| WHAT THIS TASK INVOLVES |
Reproduce exactly the lines below, from the first through the one containing "return Vector((math.sin(z) *", and nothing more.

| INFORMATION PROVIDED |
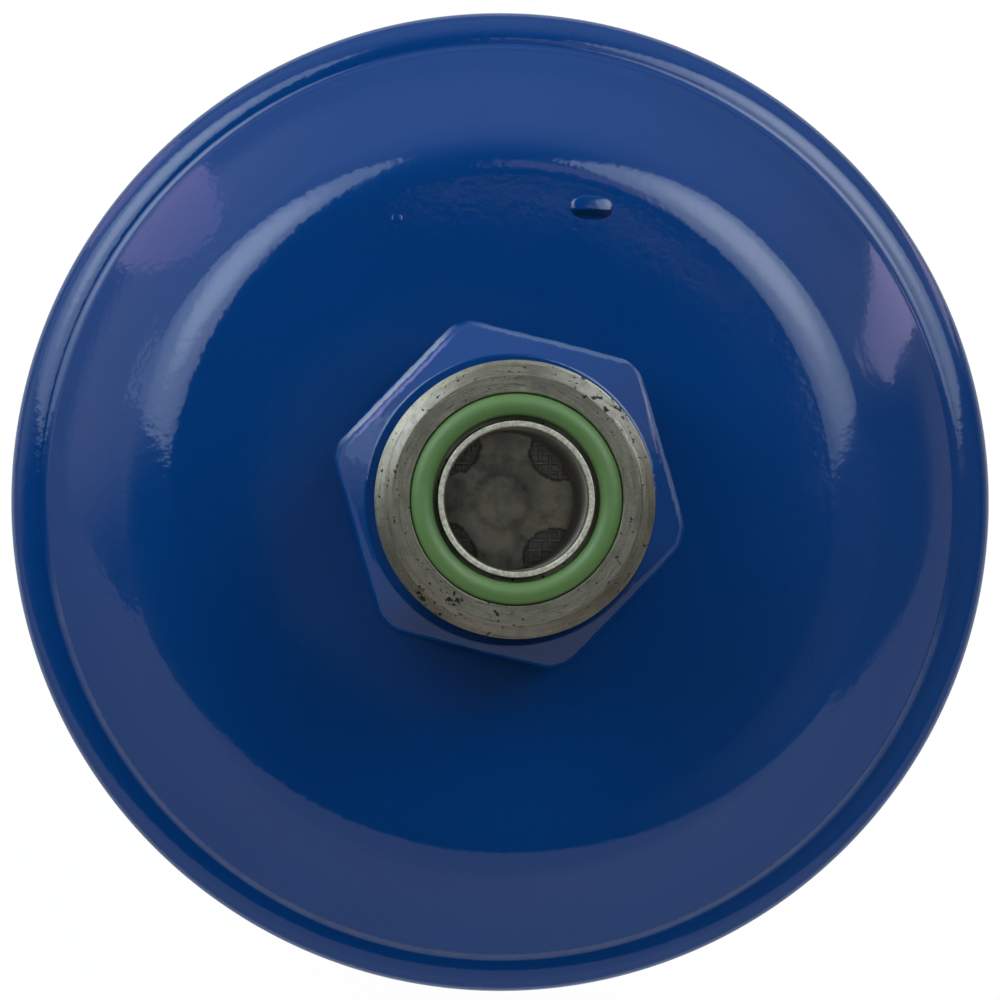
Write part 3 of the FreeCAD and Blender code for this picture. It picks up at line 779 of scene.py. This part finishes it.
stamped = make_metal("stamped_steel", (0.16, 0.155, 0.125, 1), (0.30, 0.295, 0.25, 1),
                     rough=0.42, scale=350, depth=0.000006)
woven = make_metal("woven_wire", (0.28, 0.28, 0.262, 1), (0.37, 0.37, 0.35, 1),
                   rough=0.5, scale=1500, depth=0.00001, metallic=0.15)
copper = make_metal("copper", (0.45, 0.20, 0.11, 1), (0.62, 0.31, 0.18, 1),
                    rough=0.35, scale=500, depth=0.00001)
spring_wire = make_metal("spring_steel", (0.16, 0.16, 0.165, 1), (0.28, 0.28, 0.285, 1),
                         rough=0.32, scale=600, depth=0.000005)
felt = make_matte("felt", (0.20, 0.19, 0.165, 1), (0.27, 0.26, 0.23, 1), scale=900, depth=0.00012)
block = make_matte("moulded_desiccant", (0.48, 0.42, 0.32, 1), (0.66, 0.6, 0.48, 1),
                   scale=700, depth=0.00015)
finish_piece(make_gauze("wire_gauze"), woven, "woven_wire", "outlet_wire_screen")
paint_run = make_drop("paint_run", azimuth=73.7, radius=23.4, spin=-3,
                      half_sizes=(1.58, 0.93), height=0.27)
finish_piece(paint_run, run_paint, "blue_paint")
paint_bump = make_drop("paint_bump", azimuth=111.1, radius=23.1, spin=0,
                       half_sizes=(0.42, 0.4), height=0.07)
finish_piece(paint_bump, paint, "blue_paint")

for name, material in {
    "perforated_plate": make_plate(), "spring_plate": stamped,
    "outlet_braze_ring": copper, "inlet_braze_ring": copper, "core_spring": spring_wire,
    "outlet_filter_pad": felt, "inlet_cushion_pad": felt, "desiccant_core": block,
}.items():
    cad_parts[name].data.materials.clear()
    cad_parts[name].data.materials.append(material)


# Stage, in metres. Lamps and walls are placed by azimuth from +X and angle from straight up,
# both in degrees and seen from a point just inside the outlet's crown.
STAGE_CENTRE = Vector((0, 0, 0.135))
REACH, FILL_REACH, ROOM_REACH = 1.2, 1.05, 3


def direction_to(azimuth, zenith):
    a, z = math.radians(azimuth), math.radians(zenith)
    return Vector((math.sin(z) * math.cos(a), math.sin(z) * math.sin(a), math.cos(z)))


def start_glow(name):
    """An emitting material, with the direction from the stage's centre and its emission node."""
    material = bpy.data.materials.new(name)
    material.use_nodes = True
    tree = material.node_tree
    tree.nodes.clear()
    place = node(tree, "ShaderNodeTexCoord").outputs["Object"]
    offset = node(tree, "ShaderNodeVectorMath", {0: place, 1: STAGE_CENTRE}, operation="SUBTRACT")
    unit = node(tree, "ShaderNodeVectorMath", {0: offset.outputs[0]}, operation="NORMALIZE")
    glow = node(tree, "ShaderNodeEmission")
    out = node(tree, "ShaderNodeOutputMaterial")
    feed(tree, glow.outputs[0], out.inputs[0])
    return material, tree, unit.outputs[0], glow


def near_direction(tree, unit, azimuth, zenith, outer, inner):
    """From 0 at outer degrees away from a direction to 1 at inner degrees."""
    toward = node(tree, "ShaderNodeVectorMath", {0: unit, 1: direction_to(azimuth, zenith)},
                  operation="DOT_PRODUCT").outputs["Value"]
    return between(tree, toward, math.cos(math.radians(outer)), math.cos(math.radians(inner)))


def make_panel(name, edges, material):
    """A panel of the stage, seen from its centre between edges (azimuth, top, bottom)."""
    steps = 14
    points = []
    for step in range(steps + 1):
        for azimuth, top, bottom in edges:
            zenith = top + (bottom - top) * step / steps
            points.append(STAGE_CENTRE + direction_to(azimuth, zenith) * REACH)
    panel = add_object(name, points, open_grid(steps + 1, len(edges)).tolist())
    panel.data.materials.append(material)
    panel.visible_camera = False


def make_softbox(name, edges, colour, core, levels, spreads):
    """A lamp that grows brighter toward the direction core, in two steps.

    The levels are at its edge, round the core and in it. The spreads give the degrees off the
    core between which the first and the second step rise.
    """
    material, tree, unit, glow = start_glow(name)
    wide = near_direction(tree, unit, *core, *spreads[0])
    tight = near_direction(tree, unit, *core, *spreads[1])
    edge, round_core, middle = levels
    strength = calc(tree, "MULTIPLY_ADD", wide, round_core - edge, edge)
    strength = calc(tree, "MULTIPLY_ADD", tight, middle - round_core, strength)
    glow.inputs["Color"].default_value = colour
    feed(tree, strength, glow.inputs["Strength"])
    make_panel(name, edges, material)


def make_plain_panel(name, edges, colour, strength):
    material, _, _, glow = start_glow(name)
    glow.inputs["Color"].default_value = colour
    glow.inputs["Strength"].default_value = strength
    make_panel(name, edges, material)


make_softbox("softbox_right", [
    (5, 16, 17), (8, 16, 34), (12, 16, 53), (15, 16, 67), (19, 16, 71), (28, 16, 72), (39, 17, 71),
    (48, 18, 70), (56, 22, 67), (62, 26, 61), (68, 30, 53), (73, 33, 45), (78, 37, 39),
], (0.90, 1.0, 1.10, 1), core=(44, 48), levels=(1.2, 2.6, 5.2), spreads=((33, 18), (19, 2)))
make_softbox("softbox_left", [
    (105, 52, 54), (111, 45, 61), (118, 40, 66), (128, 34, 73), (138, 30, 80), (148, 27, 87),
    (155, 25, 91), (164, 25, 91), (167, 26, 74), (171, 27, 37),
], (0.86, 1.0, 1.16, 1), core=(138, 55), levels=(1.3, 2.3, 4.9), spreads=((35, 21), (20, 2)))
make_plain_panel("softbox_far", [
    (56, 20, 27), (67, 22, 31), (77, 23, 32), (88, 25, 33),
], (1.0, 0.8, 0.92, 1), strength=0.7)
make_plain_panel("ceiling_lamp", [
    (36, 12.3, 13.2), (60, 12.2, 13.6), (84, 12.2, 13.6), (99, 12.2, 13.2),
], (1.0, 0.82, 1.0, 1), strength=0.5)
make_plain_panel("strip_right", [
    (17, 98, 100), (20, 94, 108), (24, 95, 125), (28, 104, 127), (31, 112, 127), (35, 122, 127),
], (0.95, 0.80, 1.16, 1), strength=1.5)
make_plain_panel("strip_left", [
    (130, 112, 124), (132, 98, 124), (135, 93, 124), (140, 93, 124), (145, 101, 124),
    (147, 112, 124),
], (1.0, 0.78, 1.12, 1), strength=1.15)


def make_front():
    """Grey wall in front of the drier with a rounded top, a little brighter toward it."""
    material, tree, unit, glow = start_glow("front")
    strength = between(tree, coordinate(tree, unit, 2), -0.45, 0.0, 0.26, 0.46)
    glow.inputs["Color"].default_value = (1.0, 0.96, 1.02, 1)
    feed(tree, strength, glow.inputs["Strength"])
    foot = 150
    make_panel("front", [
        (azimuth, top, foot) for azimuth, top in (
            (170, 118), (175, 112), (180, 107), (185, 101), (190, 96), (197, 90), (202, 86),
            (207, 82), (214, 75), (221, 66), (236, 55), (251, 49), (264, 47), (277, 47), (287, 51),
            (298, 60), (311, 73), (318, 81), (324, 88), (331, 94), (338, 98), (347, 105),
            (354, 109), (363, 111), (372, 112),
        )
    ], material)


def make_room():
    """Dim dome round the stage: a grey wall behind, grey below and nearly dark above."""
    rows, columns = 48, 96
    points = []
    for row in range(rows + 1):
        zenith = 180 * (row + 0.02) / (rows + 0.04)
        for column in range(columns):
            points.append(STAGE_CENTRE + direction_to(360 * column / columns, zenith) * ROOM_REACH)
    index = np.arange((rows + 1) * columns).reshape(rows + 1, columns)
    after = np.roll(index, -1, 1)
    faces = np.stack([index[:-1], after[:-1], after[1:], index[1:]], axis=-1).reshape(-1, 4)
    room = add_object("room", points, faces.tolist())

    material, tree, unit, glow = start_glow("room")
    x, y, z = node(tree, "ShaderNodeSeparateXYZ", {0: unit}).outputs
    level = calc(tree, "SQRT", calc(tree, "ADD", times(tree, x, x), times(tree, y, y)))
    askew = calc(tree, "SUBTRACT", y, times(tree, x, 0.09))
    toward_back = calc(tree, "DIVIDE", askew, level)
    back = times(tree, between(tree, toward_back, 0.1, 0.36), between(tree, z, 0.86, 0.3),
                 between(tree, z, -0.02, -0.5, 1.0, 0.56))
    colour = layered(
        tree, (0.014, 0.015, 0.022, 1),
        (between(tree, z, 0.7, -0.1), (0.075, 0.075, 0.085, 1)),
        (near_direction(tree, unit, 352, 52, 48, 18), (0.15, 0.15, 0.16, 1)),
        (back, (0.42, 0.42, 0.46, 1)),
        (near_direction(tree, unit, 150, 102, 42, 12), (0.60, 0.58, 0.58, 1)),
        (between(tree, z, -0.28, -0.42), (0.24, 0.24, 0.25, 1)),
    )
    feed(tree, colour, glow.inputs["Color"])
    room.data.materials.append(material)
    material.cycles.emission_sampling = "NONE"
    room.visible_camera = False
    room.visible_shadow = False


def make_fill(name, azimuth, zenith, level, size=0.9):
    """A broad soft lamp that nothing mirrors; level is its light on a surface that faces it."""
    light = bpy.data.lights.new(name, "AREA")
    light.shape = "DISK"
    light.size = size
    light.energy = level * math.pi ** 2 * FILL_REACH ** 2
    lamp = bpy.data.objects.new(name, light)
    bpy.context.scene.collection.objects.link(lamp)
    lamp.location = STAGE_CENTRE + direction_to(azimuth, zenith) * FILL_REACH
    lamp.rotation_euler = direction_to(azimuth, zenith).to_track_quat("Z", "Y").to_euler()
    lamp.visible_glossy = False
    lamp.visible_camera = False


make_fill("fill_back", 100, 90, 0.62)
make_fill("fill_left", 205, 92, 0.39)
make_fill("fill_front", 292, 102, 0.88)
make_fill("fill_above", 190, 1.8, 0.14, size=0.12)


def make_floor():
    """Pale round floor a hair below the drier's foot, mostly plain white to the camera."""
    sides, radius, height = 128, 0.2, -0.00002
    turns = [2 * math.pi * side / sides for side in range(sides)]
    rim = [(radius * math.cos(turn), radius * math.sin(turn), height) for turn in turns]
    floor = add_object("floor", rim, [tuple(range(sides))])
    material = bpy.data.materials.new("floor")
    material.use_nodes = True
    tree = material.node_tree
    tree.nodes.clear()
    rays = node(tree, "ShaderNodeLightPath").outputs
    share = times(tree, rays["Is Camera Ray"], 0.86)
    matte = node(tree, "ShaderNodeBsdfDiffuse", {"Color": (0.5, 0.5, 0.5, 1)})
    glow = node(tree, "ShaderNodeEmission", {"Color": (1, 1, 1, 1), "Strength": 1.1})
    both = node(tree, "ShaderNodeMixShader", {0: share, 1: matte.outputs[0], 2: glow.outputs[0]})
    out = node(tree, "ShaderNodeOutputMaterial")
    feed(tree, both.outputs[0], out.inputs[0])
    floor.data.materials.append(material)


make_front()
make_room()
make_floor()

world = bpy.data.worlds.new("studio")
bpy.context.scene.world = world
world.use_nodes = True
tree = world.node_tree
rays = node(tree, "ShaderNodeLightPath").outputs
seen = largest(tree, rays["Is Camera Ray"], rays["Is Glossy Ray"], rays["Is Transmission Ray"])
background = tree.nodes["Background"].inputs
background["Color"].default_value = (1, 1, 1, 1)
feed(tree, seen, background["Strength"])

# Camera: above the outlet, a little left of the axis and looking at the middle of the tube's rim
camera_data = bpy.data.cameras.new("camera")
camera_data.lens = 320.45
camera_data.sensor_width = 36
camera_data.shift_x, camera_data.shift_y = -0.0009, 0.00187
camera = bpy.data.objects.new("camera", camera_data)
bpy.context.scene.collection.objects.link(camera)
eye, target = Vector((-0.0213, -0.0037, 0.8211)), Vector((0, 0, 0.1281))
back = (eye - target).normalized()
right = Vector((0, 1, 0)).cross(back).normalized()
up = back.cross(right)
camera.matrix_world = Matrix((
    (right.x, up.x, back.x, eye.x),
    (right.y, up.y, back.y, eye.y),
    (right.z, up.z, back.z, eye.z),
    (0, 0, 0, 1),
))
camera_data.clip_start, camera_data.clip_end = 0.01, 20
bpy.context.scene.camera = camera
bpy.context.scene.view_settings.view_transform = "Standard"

| TASK ANSWER |
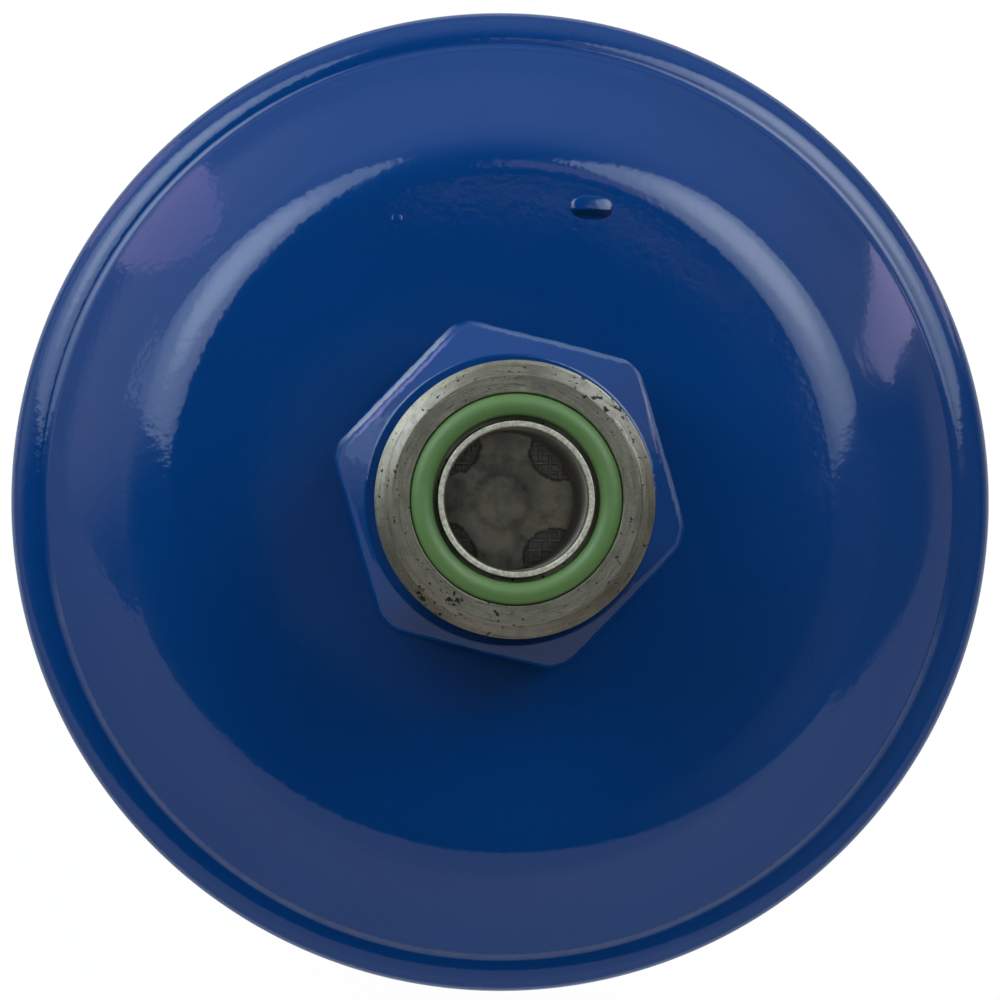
Write part 3 of the FreeCAD and Blender code for this picture. It picks up at line 779 of scene.py. This part finishes it.
stamped = make_metal("stamped_steel", (0.16, 0.155, 0.125, 1), (0.30, 0.295, 0.25, 1),
                     rough=0.42, scale=350, depth=0.000006)
woven = make_metal("woven_wire", (0.28, 0.28, 0.262, 1), (0.37, 0.37, 0.35, 1),
                   rough=0.5, scale=1500, depth=0.00001, metallic=0.15)
copper = make_metal("copper", (0.45, 0.20, 0.11, 1), (0.62, 0.31, 0.18, 1),
                    rough=0.35, scale=500, depth=0.00001)
spring_wire = make_metal("spring_steel", (0.16, 0.16, 0.165, 1), (0.28, 0.28, 0.285, 1),
                         rough=0.32, scale=600, depth=0.000005)
felt = make_matte("felt", (0.20, 0.19, 0.165, 1), (0.27, 0.26, 0.23, 1), scale=900, depth=0.00012)
block = make_matte("moulded_desiccant", (0.48, 0.42, 0.32, 1), (0.66, 0.6, 0.48, 1),
                   scale=700, depth=0.00015)
finish_piece(make_gauze("wire_gauze"), woven, "woven_wire", "outlet_wire_screen")
paint_run = make_drop("paint_run", azimuth=73.7, radius=23.4, spin=-3,
                      half_sizes=(1.58, 0.93), height=0.27)
finish_piece(paint_run, run_paint, "blue_paint")
paint_bump = make_drop("paint_bump", azimuth=111.1, radius=23.1, spin=0,
                       half_sizes=(0.42, 0.4), height=0.07)
finish_piece(paint_bump, paint, "blue_paint")

for name, material in {
    "perforated_plate": make_plate(), "spring_plate": stamped,
    "outlet_braze_ring": copper, "inlet_braze_ring": copper, "core_spring": spring_wire,
    "outlet_filter_pad": felt, "inlet_cushion_pad": felt, "desiccant_core": block,
}.items():
    cad_parts[name].data.materials.clear()
    cad_parts[name].data.materials.append(material)


# Stage, in metres. Lamps and walls are placed by azimuth from +X and angle from straight up,
# both in degrees and seen from a point just inside the outlet's crown.
STAGE_CENTRE = Vector((0, 0, 0.135))
REACH, FILL_REACH, ROOM_REACH = 1.2, 1.05, 3


def direction_to(azimuth, zenith):
    a, z = math.radians(azimuth), math.radians(zenith)
    return Vector((math.sin(z) * math.cos(a), math.sin(z) * math.sin(a), math.cos(z)))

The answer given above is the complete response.